What the task asks: Give a verbatim quotation of every record.
Start of Input for this task
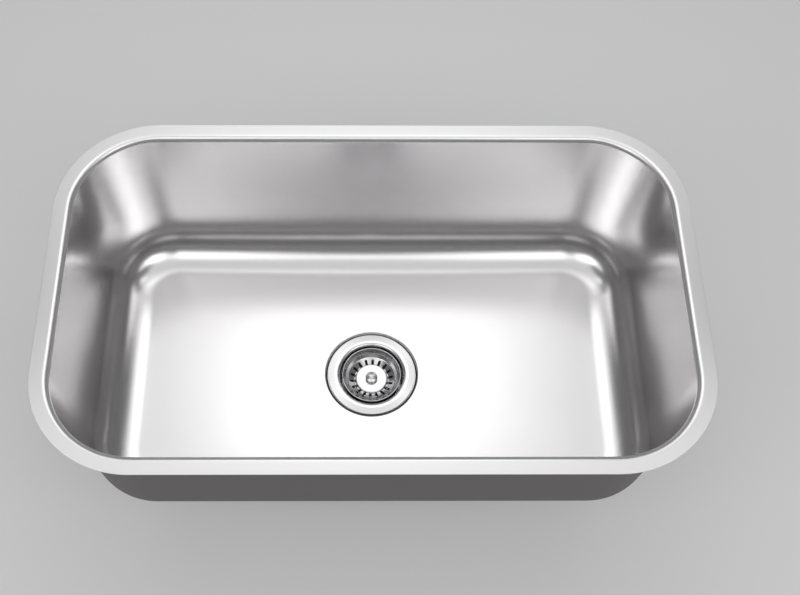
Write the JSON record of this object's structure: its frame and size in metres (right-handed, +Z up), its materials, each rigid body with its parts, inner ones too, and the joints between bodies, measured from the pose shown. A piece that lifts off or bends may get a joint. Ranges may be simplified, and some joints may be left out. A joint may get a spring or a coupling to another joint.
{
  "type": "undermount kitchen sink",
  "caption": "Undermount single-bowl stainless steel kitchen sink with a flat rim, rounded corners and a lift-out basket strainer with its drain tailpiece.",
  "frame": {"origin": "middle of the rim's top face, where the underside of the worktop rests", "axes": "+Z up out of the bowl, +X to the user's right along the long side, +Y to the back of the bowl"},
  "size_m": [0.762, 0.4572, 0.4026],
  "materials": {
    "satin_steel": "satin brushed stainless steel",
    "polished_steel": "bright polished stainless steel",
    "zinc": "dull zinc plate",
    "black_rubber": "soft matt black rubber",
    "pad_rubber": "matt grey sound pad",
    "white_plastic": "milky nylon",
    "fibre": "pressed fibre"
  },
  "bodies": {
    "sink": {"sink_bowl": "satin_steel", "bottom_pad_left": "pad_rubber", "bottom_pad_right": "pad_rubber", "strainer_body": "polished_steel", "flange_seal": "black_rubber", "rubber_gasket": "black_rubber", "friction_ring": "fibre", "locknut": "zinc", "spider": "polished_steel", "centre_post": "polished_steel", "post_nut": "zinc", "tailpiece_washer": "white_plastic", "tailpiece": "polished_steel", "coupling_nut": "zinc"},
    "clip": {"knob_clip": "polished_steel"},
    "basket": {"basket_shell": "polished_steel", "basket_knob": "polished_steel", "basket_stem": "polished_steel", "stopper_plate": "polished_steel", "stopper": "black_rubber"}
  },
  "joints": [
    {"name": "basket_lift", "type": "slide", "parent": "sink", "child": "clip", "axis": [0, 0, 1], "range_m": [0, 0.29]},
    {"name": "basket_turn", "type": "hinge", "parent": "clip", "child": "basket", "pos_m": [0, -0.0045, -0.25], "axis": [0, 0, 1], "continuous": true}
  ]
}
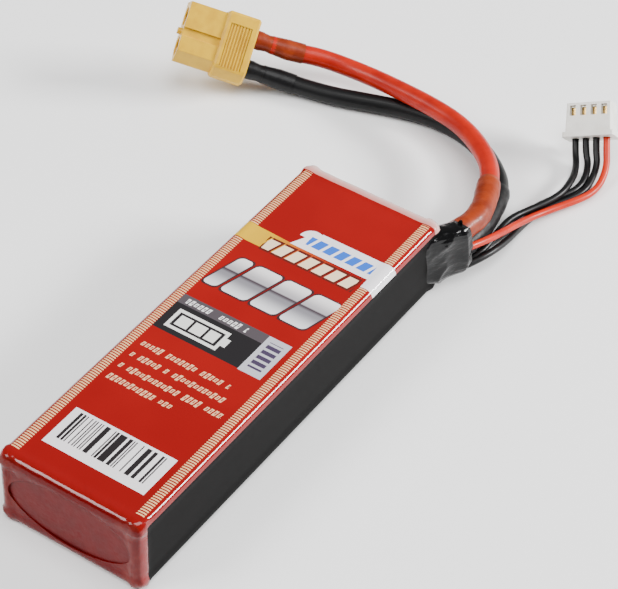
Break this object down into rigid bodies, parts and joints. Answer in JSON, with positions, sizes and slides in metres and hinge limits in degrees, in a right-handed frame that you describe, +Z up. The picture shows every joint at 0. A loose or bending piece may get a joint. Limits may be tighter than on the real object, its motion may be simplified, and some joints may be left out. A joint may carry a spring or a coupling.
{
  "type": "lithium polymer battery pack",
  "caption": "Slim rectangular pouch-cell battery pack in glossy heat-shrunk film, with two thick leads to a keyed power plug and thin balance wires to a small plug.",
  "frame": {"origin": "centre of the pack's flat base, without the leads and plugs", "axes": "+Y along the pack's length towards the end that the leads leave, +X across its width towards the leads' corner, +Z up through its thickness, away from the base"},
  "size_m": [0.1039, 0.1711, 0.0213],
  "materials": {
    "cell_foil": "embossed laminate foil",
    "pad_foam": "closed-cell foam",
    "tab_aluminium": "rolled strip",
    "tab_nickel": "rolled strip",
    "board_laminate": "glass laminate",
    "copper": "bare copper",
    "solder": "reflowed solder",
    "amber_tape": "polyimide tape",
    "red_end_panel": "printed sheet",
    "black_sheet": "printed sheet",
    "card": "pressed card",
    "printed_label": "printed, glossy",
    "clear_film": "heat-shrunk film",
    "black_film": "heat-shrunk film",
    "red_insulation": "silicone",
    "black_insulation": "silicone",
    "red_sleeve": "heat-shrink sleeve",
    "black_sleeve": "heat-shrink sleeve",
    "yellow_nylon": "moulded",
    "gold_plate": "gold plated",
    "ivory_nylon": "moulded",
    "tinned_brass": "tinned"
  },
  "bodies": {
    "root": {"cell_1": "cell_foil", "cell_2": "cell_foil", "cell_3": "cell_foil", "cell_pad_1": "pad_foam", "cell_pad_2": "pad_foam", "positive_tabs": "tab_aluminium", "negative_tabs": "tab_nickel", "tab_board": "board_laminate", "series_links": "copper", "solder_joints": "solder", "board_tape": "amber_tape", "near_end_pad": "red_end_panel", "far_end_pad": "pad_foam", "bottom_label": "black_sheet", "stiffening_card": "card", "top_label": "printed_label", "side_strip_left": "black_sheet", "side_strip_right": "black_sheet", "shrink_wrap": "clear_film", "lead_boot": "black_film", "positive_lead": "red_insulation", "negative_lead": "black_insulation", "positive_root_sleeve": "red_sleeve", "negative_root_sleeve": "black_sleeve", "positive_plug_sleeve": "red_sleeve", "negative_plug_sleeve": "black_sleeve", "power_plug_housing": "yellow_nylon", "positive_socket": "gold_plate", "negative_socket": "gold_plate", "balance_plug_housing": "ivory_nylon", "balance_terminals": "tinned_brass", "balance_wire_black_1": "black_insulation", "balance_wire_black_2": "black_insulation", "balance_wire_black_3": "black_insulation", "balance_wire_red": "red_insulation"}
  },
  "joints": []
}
End of Input for this task
Output of the task:
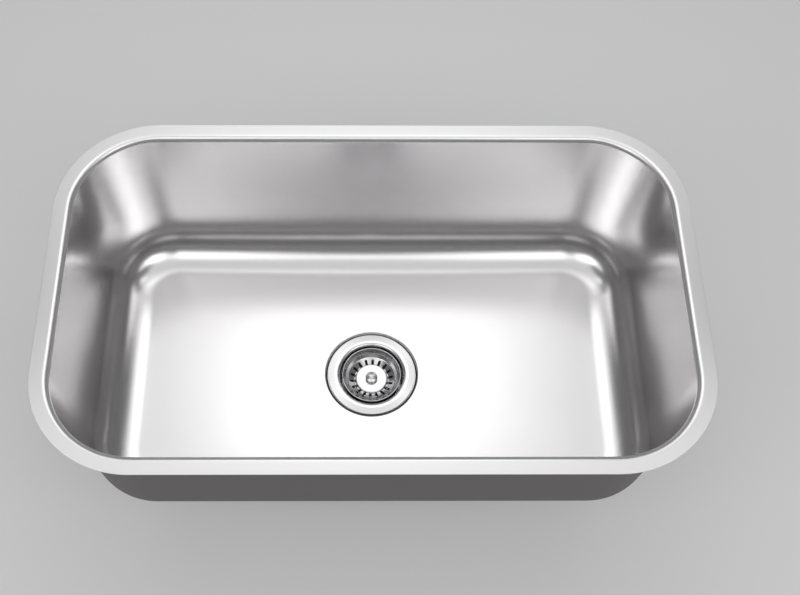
Write the JSON record of this object's structure: its frame and size in metres (right-handed, +Z up), its materials, each rigid body with its parts, inner ones too, and the joints between bodies, measured from the pose shown. A piece that lifts off or bends may get a joint. Ranges may be simplified, and some joints may be left out. A joint may get a spring or a coupling to another joint.
{
  "type": "undermount kitchen sink",
  "caption": "Undermount single-bowl stainless steel kitchen sink with a flat rim, rounded corners and a lift-out basket strainer with its drain tailpiece.",
  "frame": {"origin": "middle of the rim's top face, where the underside of the worktop rests", "axes": "+Z up out of the bowl, +X to the user's right along the long side, +Y to the back of the bowl"},
  "size_m": [0.762, 0.4572, 0.4026],
  "materials": {
    "satin_steel": "satin brushed stainless steel",
    "polished_steel": "bright polished stainless steel",
    "zinc": "dull zinc plate",
    "black_rubber": "soft matt black rubber",
    "pad_rubber": "matt grey sound pad",
    "white_plastic": "milky nylon",
    "fibre": "pressed fibre"
  },
  "bodies": {
    "sink": {"sink_bowl": "satin_steel", "bottom_pad_left": "pad_rubber", "bottom_pad_right": "pad_rubber", "strainer_body": "polished_steel", "flange_seal": "black_rubber", "rubber_gasket": "black_rubber", "friction_ring": "fibre", "locknut": "zinc", "spider": "polished_steel", "centre_post": "polished_steel", "post_nut": "zinc", "tailpiece_washer": "white_plastic", "tailpiece": "polished_steel", "coupling_nut": "zinc"},
    "clip": {"knob_clip": "polished_steel"},
    "basket": {"basket_shell": "polished_steel", "basket_knob": "polished_steel", "basket_stem": "polished_steel", "stopper_plate": "polished_steel", "stopper": "black_rubber"}
  },
  "joints": [
    {"name": "basket_lift", "type": "slide", "parent": "sink", "child": "clip", "axis": [0, 0, 1], "range_m": [0, 0.29]},
    {"name": "basket_turn", "type": "hinge", "parent": "clip", "child": "basket", "pos_m": [0, -0.0045, -0.25], "axis": [0, 0, 1], "continuous": true}
  ]
}
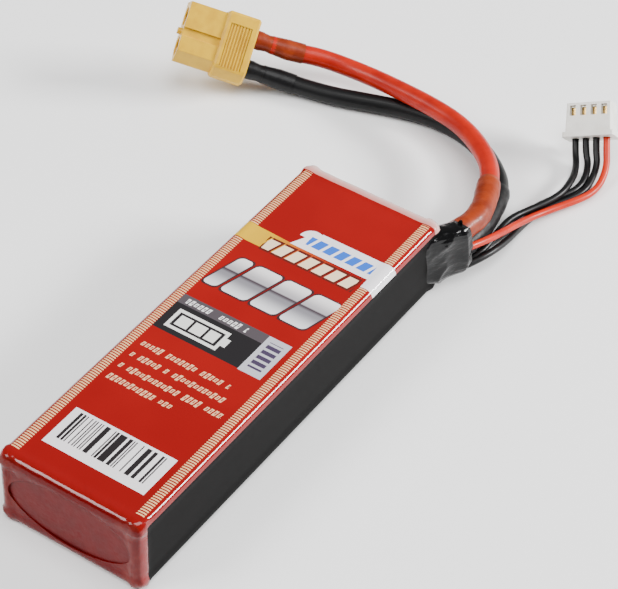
Break this object down into rigid bodies, parts and joints. Answer in JSON, with positions, sizes and slides in metres and hinge limits in degrees, in a right-handed frame that you describe, +Z up. The picture shows every joint at 0. A loose or bending piece may get a joint. Limits may be tighter than on the real object, its motion may be simplified, and some joints may be left out. A joint may carry a spring or a coupling.
{
  "type": "lithium polymer battery pack",
  "caption": "Slim rectangular pouch-cell battery pack in glossy heat-shrunk film, with two thick leads to a keyed power plug and thin balance wires to a small plug.",
  "frame": {"origin": "centre of the pack's flat base, without the leads and plugs", "axes": "+Y along the pack's length towards the end that the leads leave, +X across its width towards the leads' corner, +Z up through its thickness, away from the base"},
  "size_m": [0.1039, 0.1711, 0.0213],
  "materials": {
    "cell_foil": "embossed laminate foil",
    "pad_foam": "closed-cell foam",
    "tab_aluminium": "rolled strip",
    "tab_nickel": "rolled strip",
    "board_laminate": "glass laminate",
    "copper": "bare copper",
    "solder": "reflowed solder",
    "amber_tape": "polyimide tape",
    "red_end_panel": "printed sheet",
    "black_sheet": "printed sheet",
    "card": "pressed card",
    "printed_label": "printed, glossy",
    "clear_film": "heat-shrunk film",
    "black_film": "heat-shrunk film",
    "red_insulation": "silicone",
    "black_insulation": "silicone",
    "red_sleeve": "heat-shrink sleeve",
    "black_sleeve": "heat-shrink sleeve",
    "yellow_nylon": "moulded",
    "gold_plate": "gold plated",
    "ivory_nylon": "moulded",
    "tinned_brass": "tinned"
  },
  "bodies": {
    "root": {"cell_1": "cell_foil", "cell_2": "cell_foil", "cell_3": "cell_foil", "cell_pad_1": "pad_foam", "cell_pad_2": "pad_foam", "positive_tabs": "tab_aluminium", "negative_tabs": "tab_nickel", "tab_board": "board_laminate", "series_links": "copper", "solder_joints": "solder", "board_tape": "amber_tape", "near_end_pad": "red_end_panel", "far_end_pad": "pad_foam", "bottom_label": "black_sheet", "stiffening_card": "card", "top_label": "printed_label", "side_strip_left": "black_sheet", "side_strip_right": "black_sheet", "shrink_wrap": "clear_film", "lead_boot": "black_film", "positive_lead": "red_insulation", "negative_lead": "black_insulation", "positive_root_sleeve": "red_sleeve", "negative_root_sleeve": "black_sleeve", "positive_plug_sleeve": "red_sleeve", "negative_plug_sleeve": "black_sleeve", "power_plug_housing": "yellow_nylon", "positive_socket": "gold_plate", "negative_socket": "gold_plate", "balance_plug_housing": "ivory_nylon", "balance_terminals": "tinned_brass", "balance_wire_black_1": "black_insulation", "balance_wire_black_2": "black_insulation", "balance_wire_black_3": "black_insulation", "balance_wire_red": "red_insulation"}
  },
  "joints": []
}